For Record Store Day last month, Resonance offered a limited-edition pressing on orange, marble-colored 10-inch, 140-gram vinyl of "Live at Slugs’," designed to be a collector’s piece for fans and as a pre-release teaser of the full release to come. The 10-inch featured two cuts from "Manhattan Stories."
"Manhattan Stories" features the pristine sound quality, extensive liner notes, and meticulously designed artwork that have become Resonance Records’ trademarks. In addition to Heckman’s reminiscences, the set includes liner notes by Feldman, Willard Jenkins, Stanley Crouch, and renowned producer Michael Cuscuna (who shares executive producer credit with Klabin on this project). The music, which was mixed at Resonance’s Los Angeles studios, will also be available as a 2-LP set pressed by audiophile-respected R.T.I. (Record Technology Inc.).
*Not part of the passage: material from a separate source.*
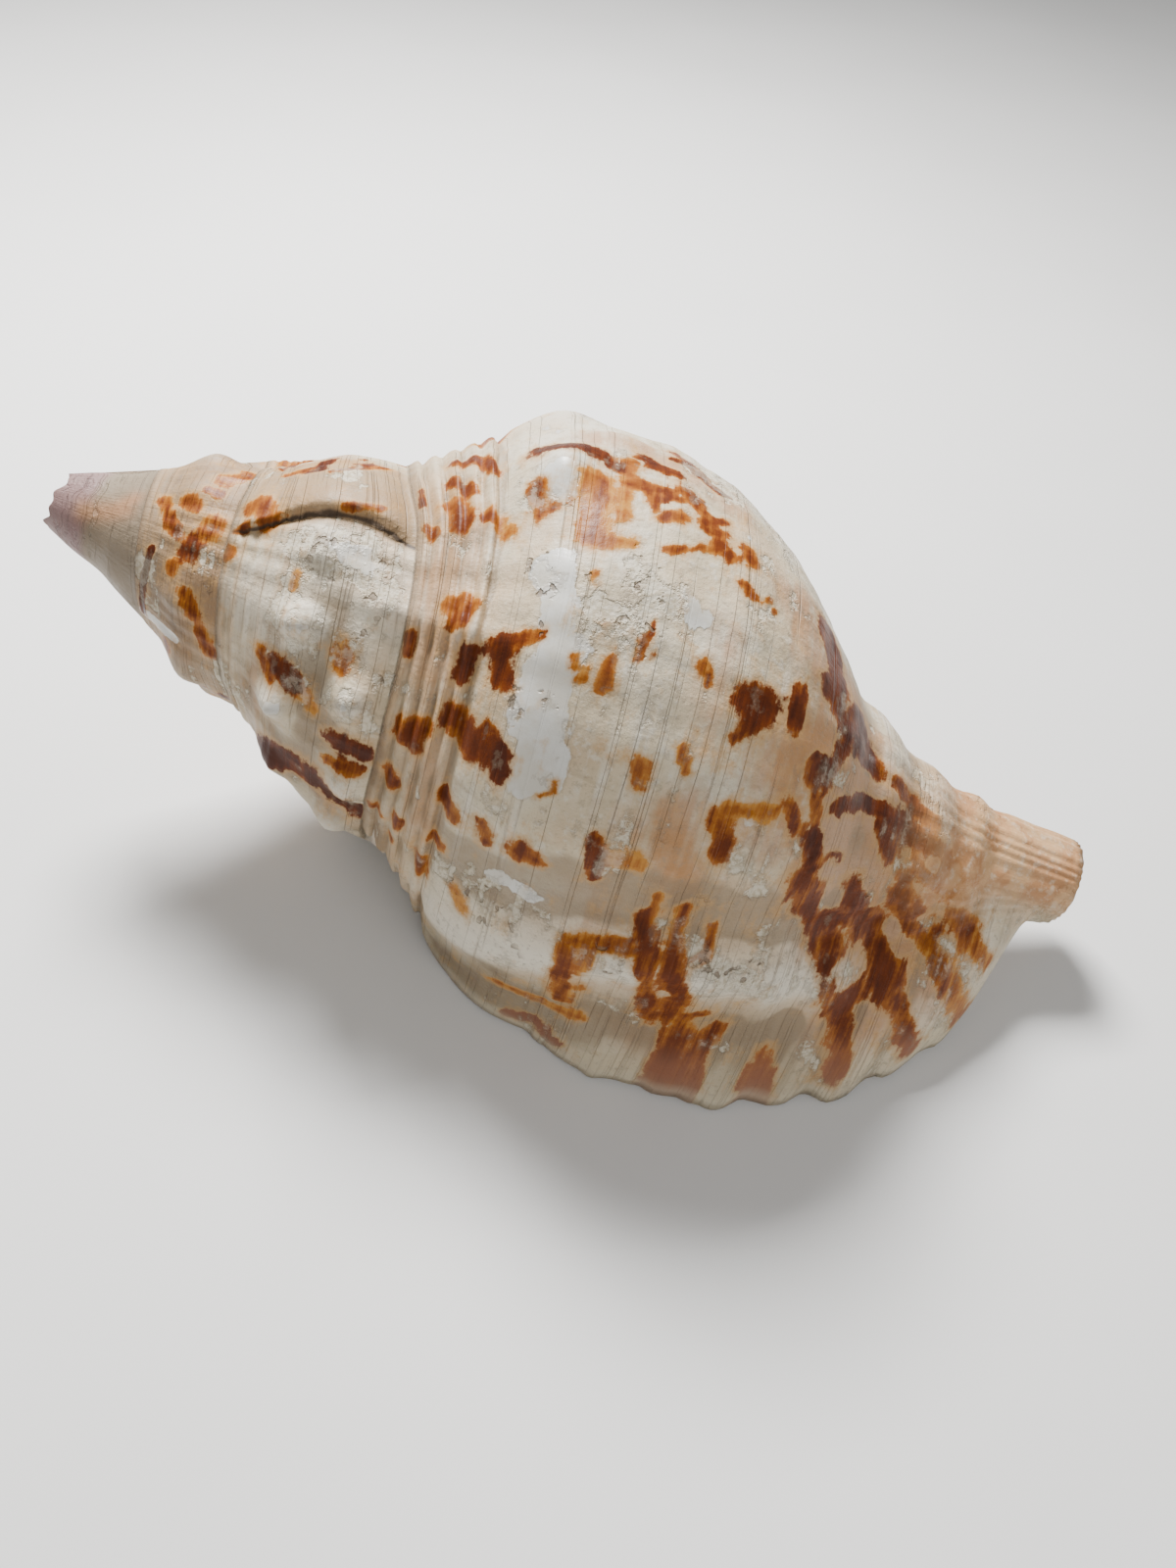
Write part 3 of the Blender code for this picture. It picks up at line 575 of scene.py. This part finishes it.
    faces = []
    for j in range(last):
        open_side = j >= last - n
        in_lumen = j + n >= deep
        for i in range(rows - 1):
            if i == ic and not open_side:
                continue
            if i > ic and not open_side and not in_lumen:
                continue
            if i >= i1 and not open_side and j + n < groove:
                continue
            faces.append([outer[j, i], outer[j, i + 1], outer[j + 1, i + 1], outer[j + 1, i]])
    for j in range(deep, last):
        for i in range(rows - 1 if j >= groove else i1):
            faces.append([inner[j, i], inner[j + 1, i], inner[j + 1, i + 1], inner[j, i + 1]])
    for i in range(rows - 1):
        faces.append([outer[last, i], outer[last, i + 1], inner[last, i + 1], inner[last, i]])

    ring = [inner[deep, i] for i in range(i1 + 1)]
    ring += [outer[deep - n, i] for i in range(i1 - 1, ic + 1, -1)]
    cap = len(points)
    points.append(tuple(np.mean([points[p] for p in ring], axis=0)))
    facts.append((DEEP, 100.0, 2.0, 1.0, 30.0, 100.0, 0.0))
    for a, b in zip(ring, ring[1:] + ring[:1]):
        faces.append([a, b, cap])

    centre = inner[groove, rows - 1]
    for k in range(groove - n + 1, groove):
        faces.append([centre, outer[k + 1, rows - 1], outer[k, rows - 1]])
    for j in range(groove, last):
        faces.append([inner[j, rows - 1], inner[j + 1, rows - 1],
                      outer[j + 1, rows - 1], outer[j, rows - 1]])

    tip = len(points)
    rim_points = [points[outer[j, 0]] for j in range(n)]
    points.append(tuple(np.mean(rim_points, axis=0) + place(0.0, 1.5, 0.0, 0.0)))
    facts.append((START, 0.0, 0.0, 0.0, 5.0, 0.0, 0.0))
    for j in range(n):
        faces.append([outer[j, 0], outer[(j + 1) % n, 0], tip])
    for i in range(ic):
        faces.append([outer[0, i + 1], outer[0, i], outer[n - 1, 0]])
    return np.array(points), [[int(p) for p in reversed(f)] for f in faces], np.array(facts)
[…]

It was mastered for CD and vinyl by Bernie Grundman.
“I was determined to build perhaps the most exciting package for Charles ever assembled for one of his releases,” Feldman says. “I think we’ve accomplished that in a way that truly celebrates this master.” "Manhattan Stories" showcases stellar music in an ideal setting—much as those two NYC venues did on a pair of unjustly forgotten evenings nearly fifty years ago.